En consecuencia la interpretación (registro) de la realidad, y el invento (creación) caben en el mismo saco: son lo mismo. La objetividad y exactitud de los hechos, de la que habla Santos, simplemente no existe. Ellos mismos, sin hacer alusión directa al libro “Absalón, Absalón” de William Faulkner, se refirieron al fenómeno de un mismo hecho contado por 14 personas diferentes.  14 puntos de vista distintos y un solo hecho verdadero.  Casi más complicado que la Trinidad.  Consideremos esto: un hombre pesa  una cosa aquí en el Ecuador, otra ligeramente distinta en el Polo Sur y en Júpiter más de lo que pesaría en La Tierra un toro de lidia (bueno, el hombre o el amasijo de carne y huesos triturados que resulte del colapso de su humanidad por cuenta de la enorme fuerza de gravedad allí presente)

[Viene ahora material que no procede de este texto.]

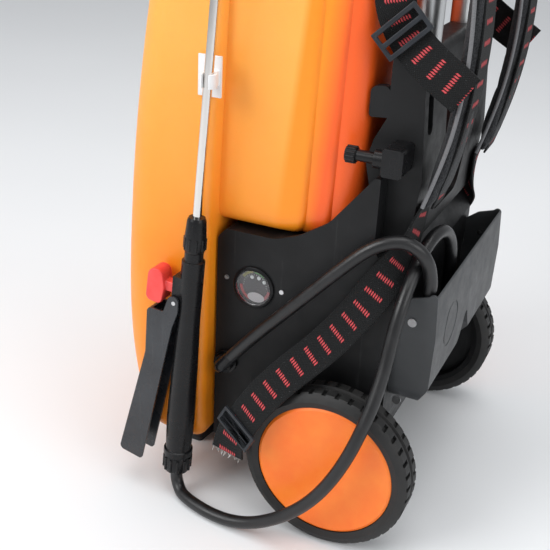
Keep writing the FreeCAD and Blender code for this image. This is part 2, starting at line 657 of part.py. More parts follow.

Los hechos objetivos, en los que, según Santos, se basa el periodismo son, en realidad, interpretados de manera diferente por cada persona.  Así que son, si se mira bien,  invenciones.  Y las invenciones, base de la literatura según Santos, son basadas en hechos terrenales: experiencias propias o ajenas del autor.  No provienen de otra dimensión.  (Pensemos en “Crónica de una muerte Anunciada” o “A Sangre Fría”)
En cuanto al argumento de los linotipos expuesto por Ordaz (también habríamos podido incluir putas y borracheras), sólo podría decir que esas nostalgias combinadas con comentarios de pretendida irreverencia son una fórmula usual –y mediocremente funcional- de ese tipo de conferencias.  El público sucumbe a ese paupérrimo encanto y lo valida dócilmente con robóticas risotadas.  Los linotipos habrán tenido una vida de ¿noventa años? ¿Cien? Ya son anacronismo para los periodistas actuales.  Pero también lo eran hace tres mil años cuando Homero escribió “La Odisea”, el primer trabajo periodístico de la historia conocida.  El periodismo es contenido, no máquinas. Sería equivalente a definir como drama sólo lo escrito con pluma, pues así se escribió “Hamlet” ¿Y la premura del tiempo? Tampoco.  Si alguien se apresura en la terminación de un libro por el cierre de entregas para un concurso de novela, ¿el material muta de novela a reportaje? No ¿verdad? Así de allí no resulte “El Quijote” precisamente. Y si “Noticia de un Secuestro” no tuvo fecha de cierre, mal podríamos decir que no es un trabajo periodístico.
El asunto es más complejo que hechos objetivos, cierres y linotipos: ellos mismos, Santos y Ordaz, navegando entre los traicioneros meandros de las incongruencias ideológicas que tenemos todos, hablaron del triunfo mundial (hoy) del periodismo editorializado (hasta hubo una apología al reportaje editorializado por parte de Santos: ¿y la cacareada objetividad?)
En conclusión, creo que periodismo y literatura tienen un origen común: la realidad interpretada y creada.  De hecho pienso que ni siquiera son dos cosas: es una sola. Tal vez periodismo (no el concepto global que tengo de este, sino la limitada dimensión presentada en la conferencia: vinculado a hechos escuetos, linotipias y cierres de edición) es literatura hecha por escritores aprendices. O fracasados.  Es literatura insípida.